Write the material out again in full, exactly.
▽
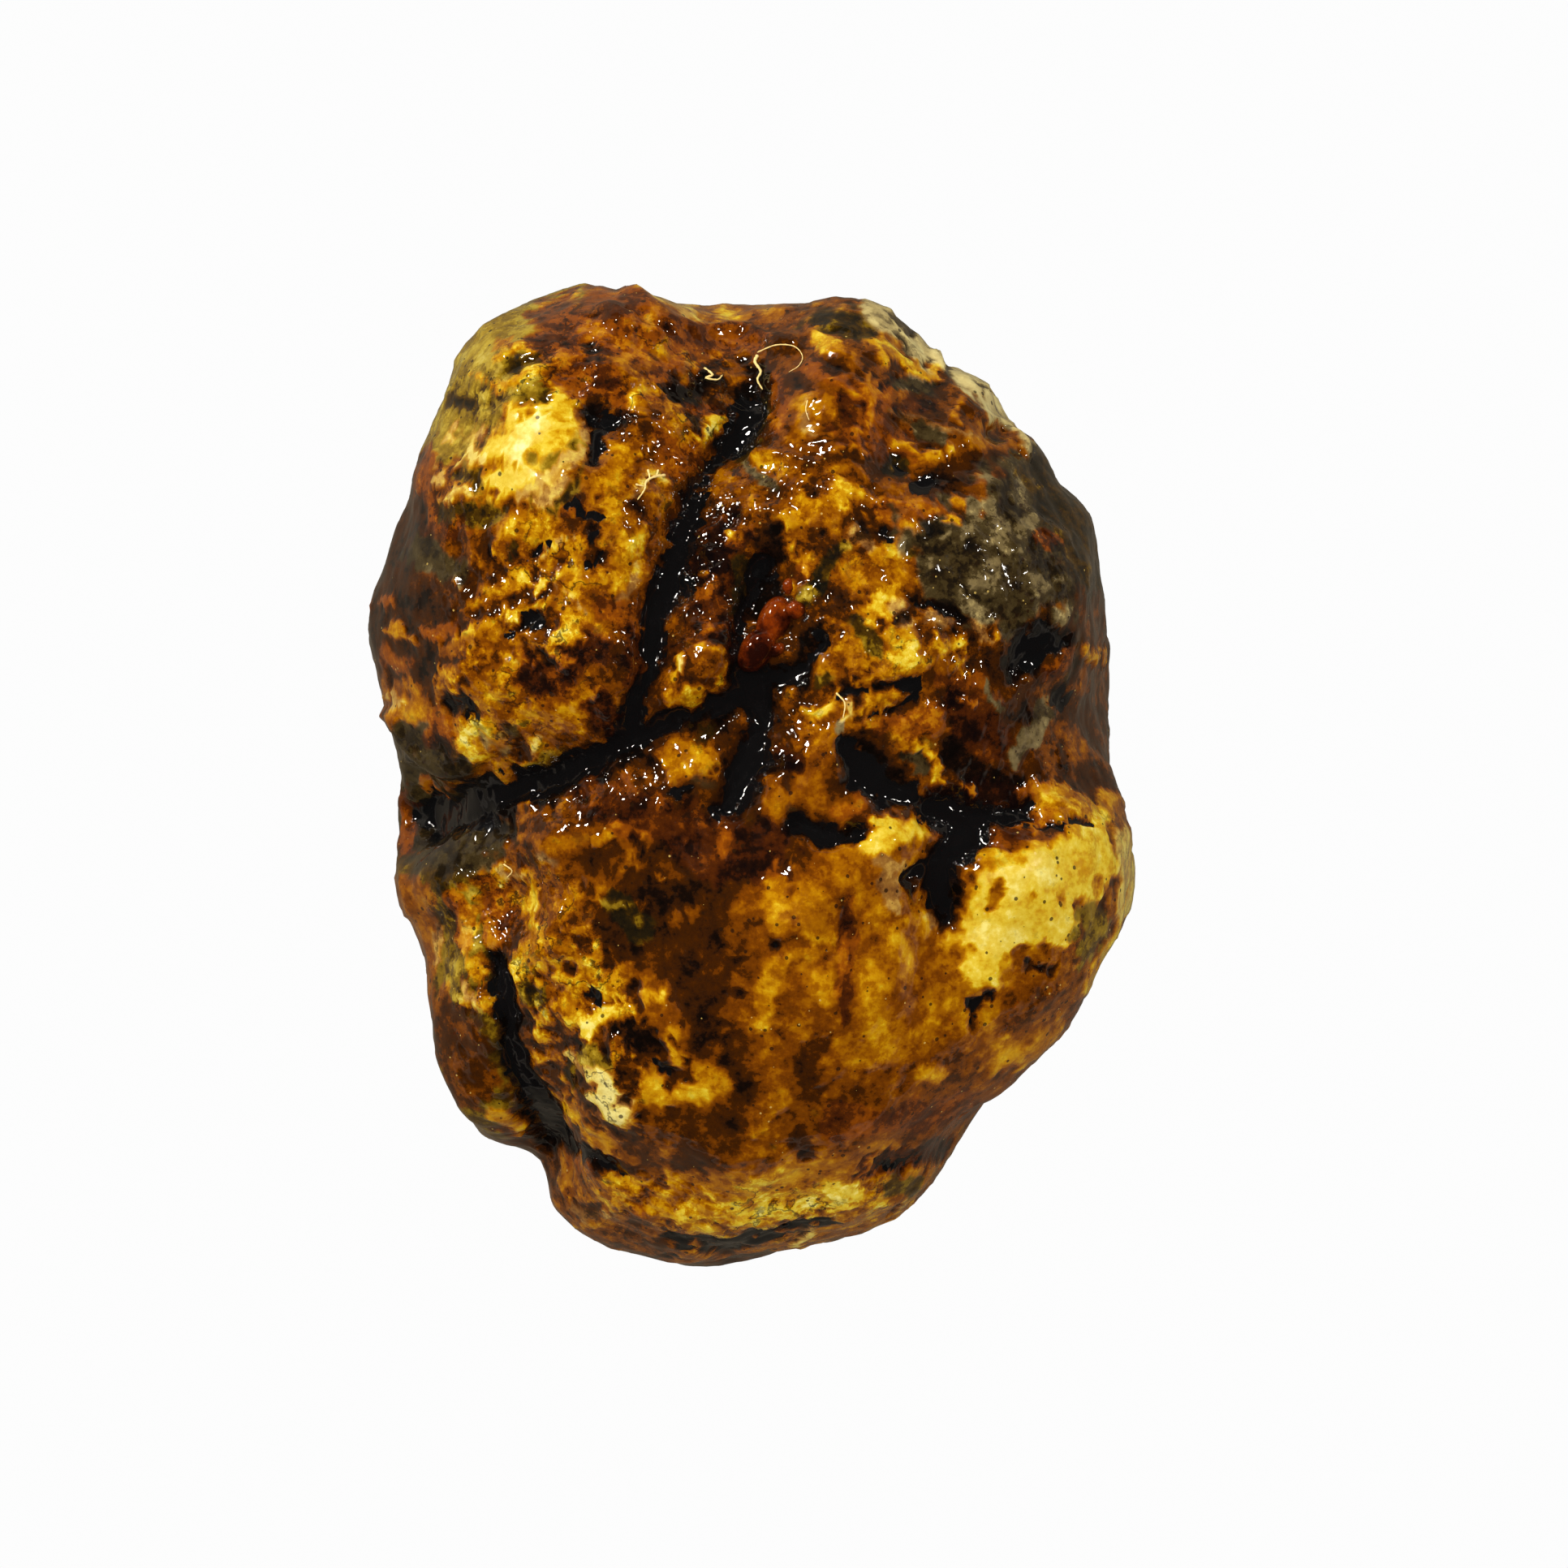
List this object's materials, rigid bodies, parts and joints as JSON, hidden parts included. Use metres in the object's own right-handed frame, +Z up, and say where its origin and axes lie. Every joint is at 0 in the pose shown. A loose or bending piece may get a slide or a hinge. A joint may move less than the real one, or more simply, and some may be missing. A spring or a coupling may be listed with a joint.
{
  "type": "raw amber nugget",
  "caption": "Raw amber nugget: an irregular rounded lump of mottled fossil resin with deep clefts, lying on a worn flat.",
  "frame": {"origin": "centre of the bounding box's bottom, on the plane of the worn flat that the nugget lies on", "axes": "+Z up off the worn flat, +Y along the nugget's length, +X across its width"},
  "size_m": [0.0464, 0.06, 0.031],
  "materials": {
    "amber": "glossy, wet-looking mottled resin"
  },
  "bodies": {
    "root": {"amber_nugget": "amber"}
  },
  "joints": []
}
△
▸ **FULL SOLUTION**
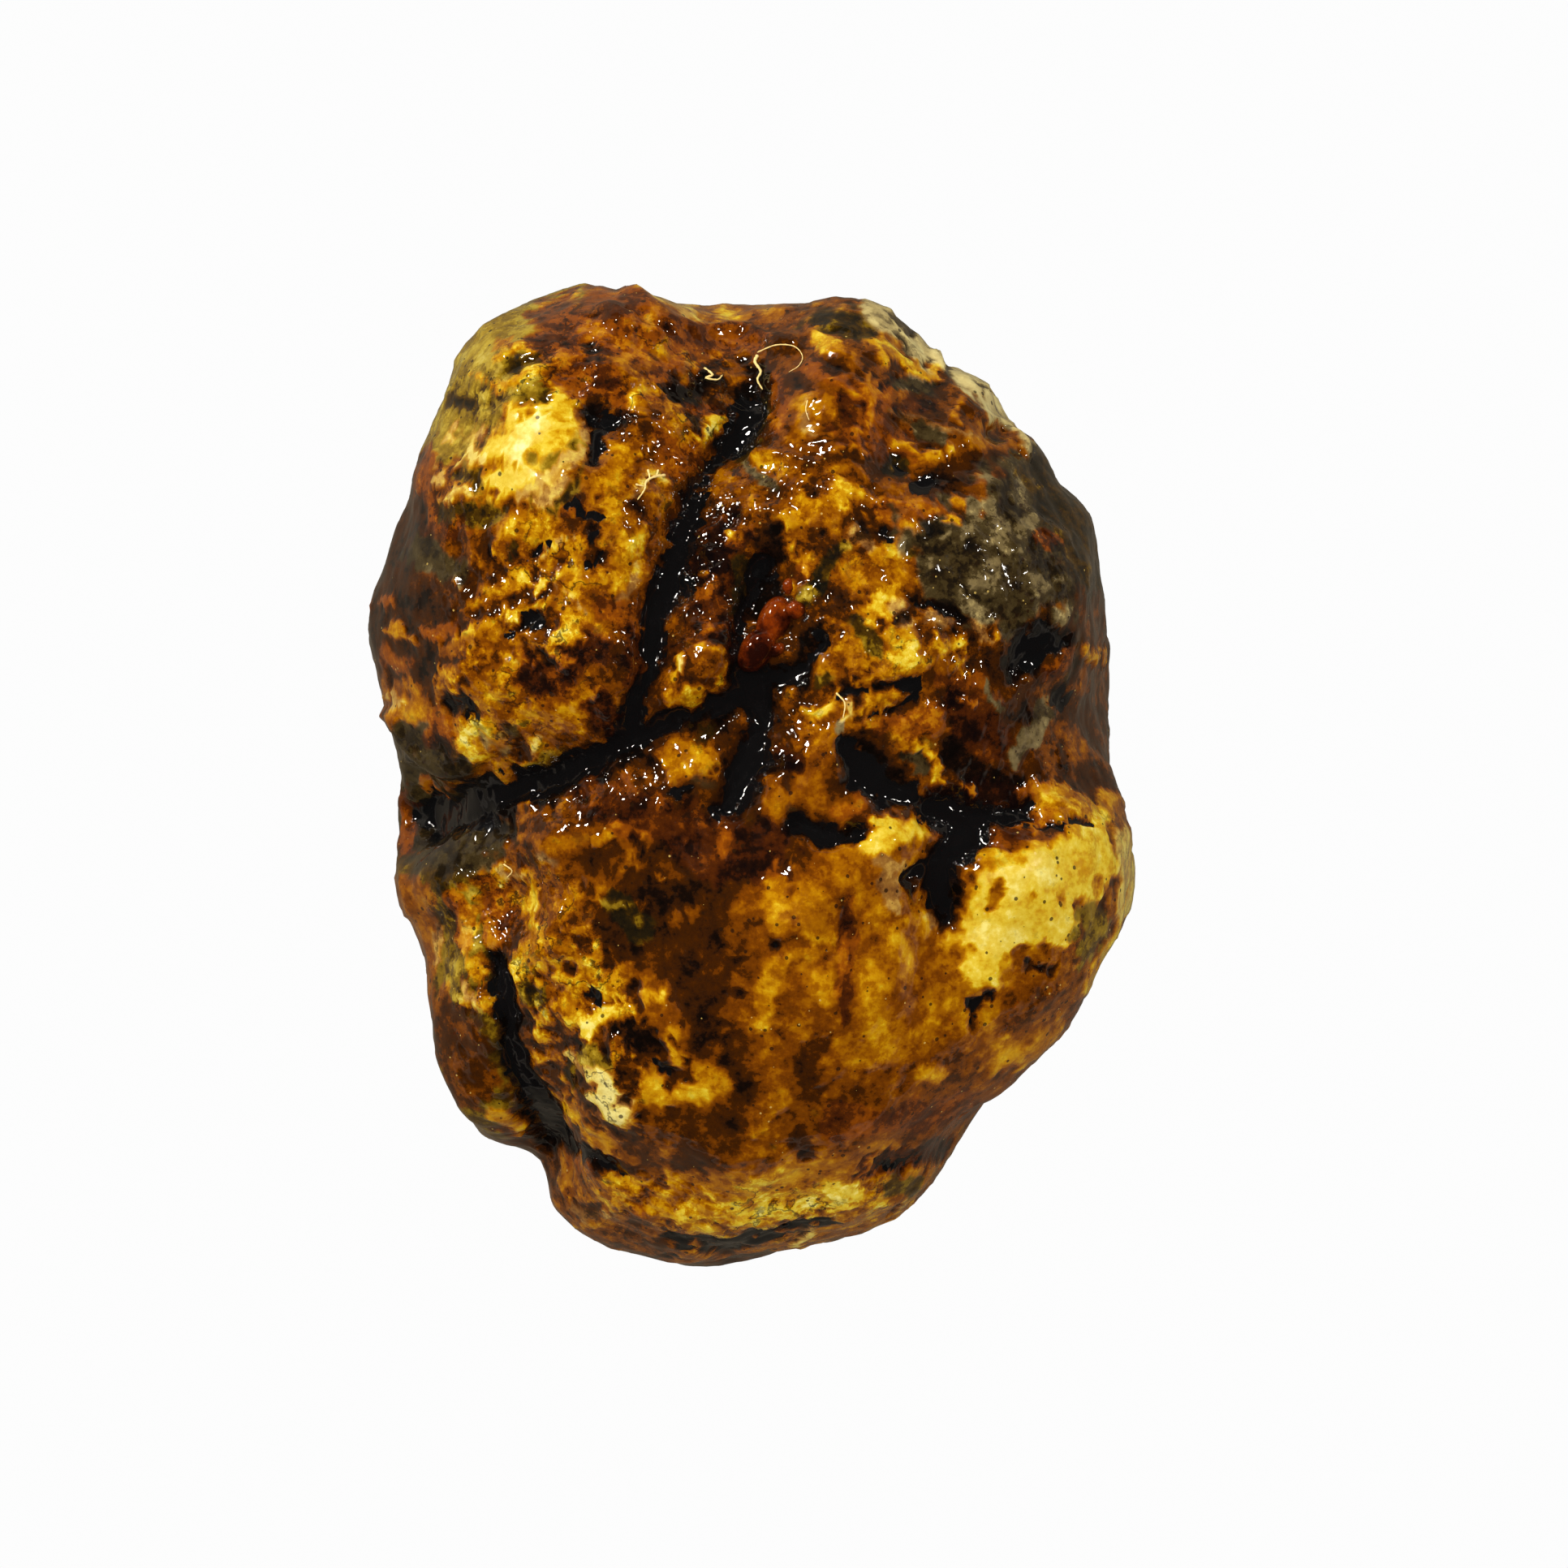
List this object's materials, rigid bodies, parts and joints as JSON, hidden parts included. Use metres in the object's own right-handed frame, +Z up, and say where its origin and axes lie. Every joint is at 0 in the pose shown. A loose or bending piece may get a slide or a hinge. A joint may move less than the real one, or more simply, and some may be missing. A spring or a coupling may be listed with a joint.
{
  "type": "raw amber nugget",
  "caption": "Raw amber nugget: an irregular rounded lump of mottled fossil resin with deep clefts, lying on a worn flat.",
  "frame": {"origin": "centre of the bounding box's bottom, on the plane of the worn flat that the nugget lies on", "axes": "+Z up off the worn flat, +Y along the nugget's length, +X across its width"},
  "size_m": [0.0464, 0.06, 0.031],
  "materials": {
    "amber": "glossy, wet-looking mottled resin"
  },
  "bodies": {
    "root": {"amber_nugget": "amber"}
  },
  "joints": []
}